Francisco Nieva
Machismo de pueblo
Mi madre, muy descontenta del color cetrino y oliváceo de mi piel y de mi gordura de niño sedentario, me pintaba colorete en las mejillas y me confeccionaba fajas con ballenas para reducir mi cintura. Pero luego se horrorizaba ante la posibilidad de que yo resultara un afeminado. –«Tienes que ser un hombre seductor y autoritario, un hombre superior, de los que fascinan a las mujeres. No se anda como tú ahora, juntando las piernas. Fíjate en mí. Un hombre debe andar así».
Entonces, se ponía a andar como un hombre, según ella lo entendía, dando pasos largos y separando las piernas. Y yo tenía que imitar a una mujer que imitaba a un hombre.
–«Tienes que ser encantador y apuesto, dicharachero, que se porte con la novia en la reja como un mago que la fascina y la vuelve loca por sus prendas».
Mi madre quería ver en mí a su hombre ideal y era la primera en afirmar el discurso del machismo social. Las mujeres son esa paradoja, imposible de descifrar ni de entender.
Ese ambiente social de mi pueblo era de un machismo bebedor y juerguista, como corresponde a una comunidad como la de Valdepeñas, reina del vino barato y peleón. La autoridad del hombre estaba presente en todo, lo que quiera que fuese: en la Iglesia, en la alcaldía, en las fiestas, en las bodas, en los bautizos, en los escándalos y en las broncas... Los niños eran hombrecitos desafiantes y peleones, «chicos malos», para mi juicio, chicos que peleaban en las calles ante un público que apostaba por el más fuerte, como en una pelea de gallos. Las niñas debían mostrarse modosas y asustadas.
Era muy corriente la esposa sometida por el marido, temerosa de él como de Dios. La mujer y las hijas eran siervas del pater familias, tal como era el caso de mi abuelo materno, un señor de horca y cuchillo, con ínfulas aristocráticas. Una esposa como Dios manda tenía que conquistarse al marido cada día, esperándole despierta hasta las tantas de la madrugada, cuando venía del casino o de acostarse con la querida. Porque un señor en toda la regla tenía que mantener a una manceba, a una barragana. Cuando se hablaba de mancebas y de barraganas, yo creía que no eran mujeres, sino unas bestias con las que era vergonzoso mantener una relación, una especie de oveja madre con muchas tetas. Mi madre y Felipe, el hermano mayor, vivían en litigio permanente con la barragana de mi abuelo, acosándola, haciéndole la vida imposible, arrojándole petardos por las ventanas, mandándole por correo cajas con excrementos. Yo lo celebraba mucho, como una gracia incomparable.

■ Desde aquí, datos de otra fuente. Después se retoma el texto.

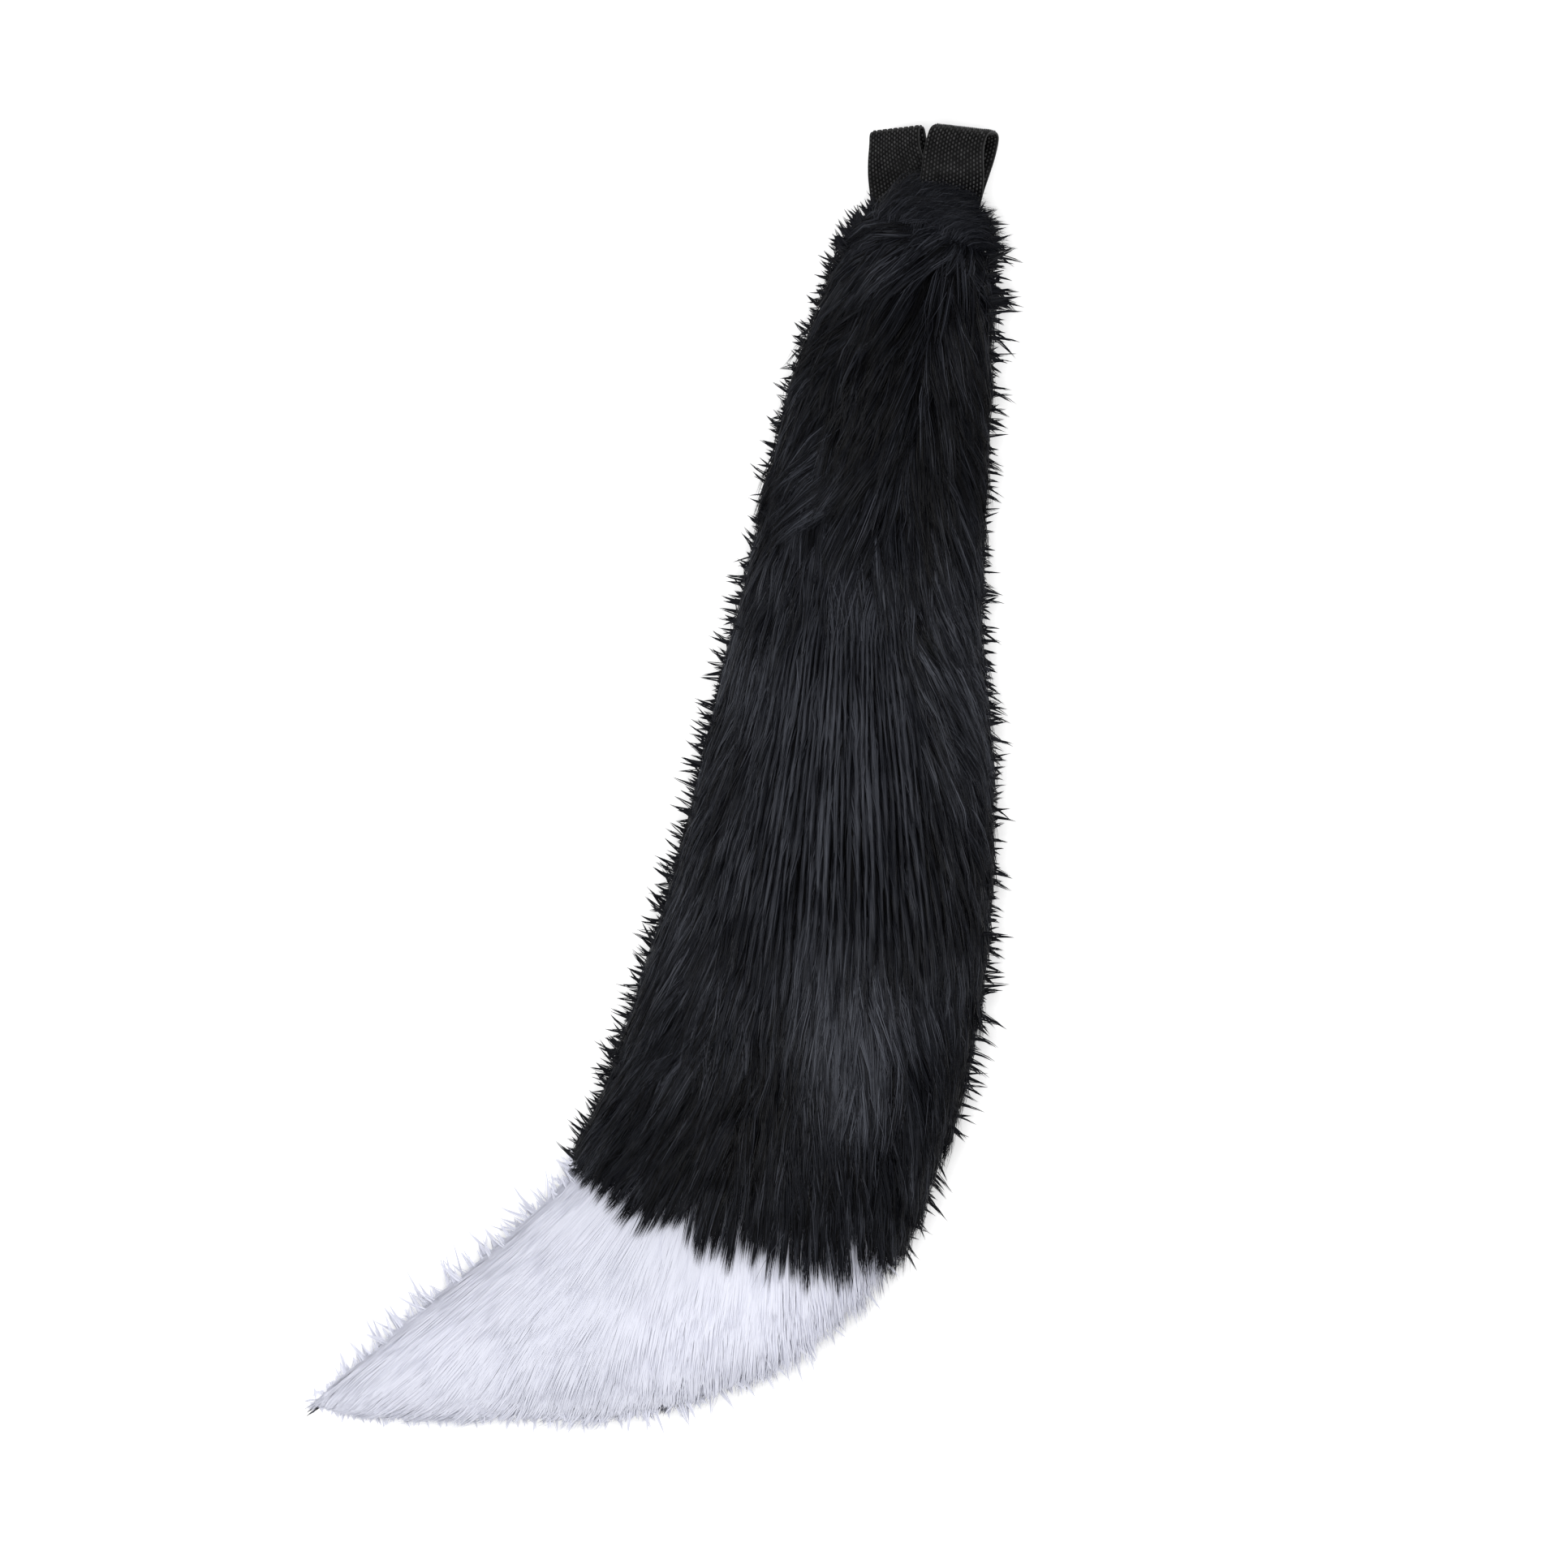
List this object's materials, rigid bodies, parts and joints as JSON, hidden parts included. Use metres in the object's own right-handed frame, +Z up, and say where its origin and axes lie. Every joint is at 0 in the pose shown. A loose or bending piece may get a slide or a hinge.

El machismo de pueblo lo propiciaban las mujeres. Viviendo yo en un clima tolerante y cosmopolita, encontraba monstruosa la vida del pueblo, ese machismo nacional en el que reinaba la violencia de género. –«Ha matado a su mujer con pleno derecho porque le estaba poniendo los cuernos». Con el eximente legal de crimen pasional y otras zarandajas. Aquellos casos de violencia doméstica, eran muy corrientes en el vecindario.
Sentados en el batiente de su puerta, un amiguillo y yo recogimos del arroyo una concha de almeja, y el chico dijo entonces: –«No te lo vas a creer, porque hace ya varias semanas. Esta almeja pertenece a una paella que mi padre tiró a la calle, por un enfado con mi madre, para atormentarla. Enseguida vinieron gatos y perros a lambisquear en aquellos restos. Todavía rueda por ahí esta concha de almeja, y siento el mismo miedo que pasé entonces. Mi padre es terrible, pero yo tengo que quererle obligatoriamente, porque es mi padre al fin y al cabo». Y ahora recuerdo que, en una excursión a la sierra, un marido celoso vertió sobre la cabeza de su mujer, la cocinera, una paella para siete personas. La tía gritaba como una poseída, retirándose del escote cangrejos y gambas. ¡Ah, qué recuerdos! El machismo pueblerino y campesino, el machismo barriobajero y suburbano. ¡Qué precioso sainete trágico!